The prognostic utility of the number of nodes and size has previously been described in the post-surgical setting. In patients with resected tonsil cancer, Chin et al. reported that 48% had two to five nodes involved, while 10% of the patients had greater than five nodes involved. No association was identified between recurrence risk and the number of nodes [14]. In our series, 10 (27%) patients had three or more nodes involved at diagnosis. However, quantitative lymph node status was performed radiographically in our series. It is likely that the radiographic number of nodes represents a higher burden of disease as compared to the dissected cohort of Chin et al., as pathologic upstaging is common [31]. Both Chin et al. and Rackley et al. did not identify an association between size (>3 cm) and risk of contralateral recurrence in the postoperative setting [14,29]. Despite these findings, a recent international practice pattern survey revealed that radiation oncologists were more likely to recommend bilateral neck radiation in the setting of multiple involved lymph nodes as compared to surgical oncologists (55% vs. 23%, p < 0.001) [32], which is likely due to the limited available literature. To that end, our study is the first to further quantify radiographic N2b status by both maximal tumor diameter (3.6 cm, IQR: 2.9-4.1 cm) and volumetrically (16 cc, IQR: 10.9-21.8) in the radiographic setting. However, as no patients recurred in our cohort, it was not possible to perform further survival analysis to identify potential risk factors for contralateral neck recurrence. Overall, our low rates of contralateral recurrence even in N2b patients are consistent with the existing literature except for a few series that report moderate rates of contralateral neck failure. Further detailed reporting of nodal level, nodal size, and nodal volume may allow clinicians to further risk-stratify treatment and expand de-escalated unilateral neck irradiation to patients with multi-nodal or multi-level disease.

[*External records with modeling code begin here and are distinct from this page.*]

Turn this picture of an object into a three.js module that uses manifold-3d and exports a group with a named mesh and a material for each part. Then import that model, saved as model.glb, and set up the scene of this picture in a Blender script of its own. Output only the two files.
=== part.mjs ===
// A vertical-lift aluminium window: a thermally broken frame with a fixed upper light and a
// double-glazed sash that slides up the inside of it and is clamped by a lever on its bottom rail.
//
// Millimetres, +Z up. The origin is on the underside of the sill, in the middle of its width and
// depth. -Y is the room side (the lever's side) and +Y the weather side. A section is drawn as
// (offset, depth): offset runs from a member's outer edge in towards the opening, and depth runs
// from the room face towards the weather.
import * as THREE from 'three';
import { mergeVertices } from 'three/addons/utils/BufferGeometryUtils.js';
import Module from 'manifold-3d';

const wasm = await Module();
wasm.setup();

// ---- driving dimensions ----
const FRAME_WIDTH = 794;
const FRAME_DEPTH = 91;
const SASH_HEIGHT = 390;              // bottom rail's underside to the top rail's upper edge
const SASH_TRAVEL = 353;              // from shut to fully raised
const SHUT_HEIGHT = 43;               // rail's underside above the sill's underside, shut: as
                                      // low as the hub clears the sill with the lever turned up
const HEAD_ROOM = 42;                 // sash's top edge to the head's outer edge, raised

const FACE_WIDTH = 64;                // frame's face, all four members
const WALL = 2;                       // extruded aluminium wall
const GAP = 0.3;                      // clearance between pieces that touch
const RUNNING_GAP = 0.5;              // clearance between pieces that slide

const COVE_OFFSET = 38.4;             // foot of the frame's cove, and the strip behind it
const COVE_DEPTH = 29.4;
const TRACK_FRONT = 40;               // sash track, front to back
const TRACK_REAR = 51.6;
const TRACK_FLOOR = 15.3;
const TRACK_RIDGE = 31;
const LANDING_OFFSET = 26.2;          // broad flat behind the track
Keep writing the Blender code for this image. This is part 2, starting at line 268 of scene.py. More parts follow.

Aside from the retrospective nature of our study, we were principally limited by a small dataset. Univariate and multivariate analyses were not performed given a lack of recurrences in our cohort. However, our study is one of the few IMRT-exclusive cohorts and the only study to describe nodal level, number, and volume. Our cohort had very limited numbers of patients with (1) lymph node > 6 cm, (2) extranodal extension, and (3) retropharyngeal nodal involvement, which are cases in which ipsilateral radiation is controversial [8]. Thus, our results cannot support ipsilateral neck radiation for these select cases. As our cohort was primarily composed of HPV+ disease, extrapolation to HPV- should be used with caution, although evidence suggests no difference in patterns of failure [2]. Given institutional variations, it is possible that patients in our cohort may be considered to have a lower burden of N2b disease or have had more aggressive upfront staging, which may have led to stage migration. Similarly, the large use of IC (67%), concomitant TFHX (83%), and the use of a response-adapted volume de-escalation (RAVD) paradigm on these contemporary trial parameters [5,10,11,33,34] may limit the generalizability of these findings. However, an induction chemotherapy-based de-escalation approach may be of increasing interest in patients with high-burden diseases, given the concern for high failure rates in this setting in de-escalation setting, as recently published by Ma et al. [35]. Despite these limitations, this is the first study to report nodal volume, level, and number to further characterize the nodal burden of patients with N2b disease. Future directions include continued prospective study of treatment volume de-escalation as well as further study of novel imaging techniques such as single photon emission computed tomography (SPECT)/CT to guide targeted elective nodal irradiation [36,37].

Conclusions

Overall, these results suggest that patients with well-lateralized tonsil carcinoma and ipsilateral nodal disease may be eligible for ipsilateral radiation regardless of nodal burden. This is the first report demonstrating that nodal volume, level, and number do not seem to have a significant impact on these outcomes. Future studies should provide further detailed information on nodal information beyond the stage to further define the upper limits of de-escalation.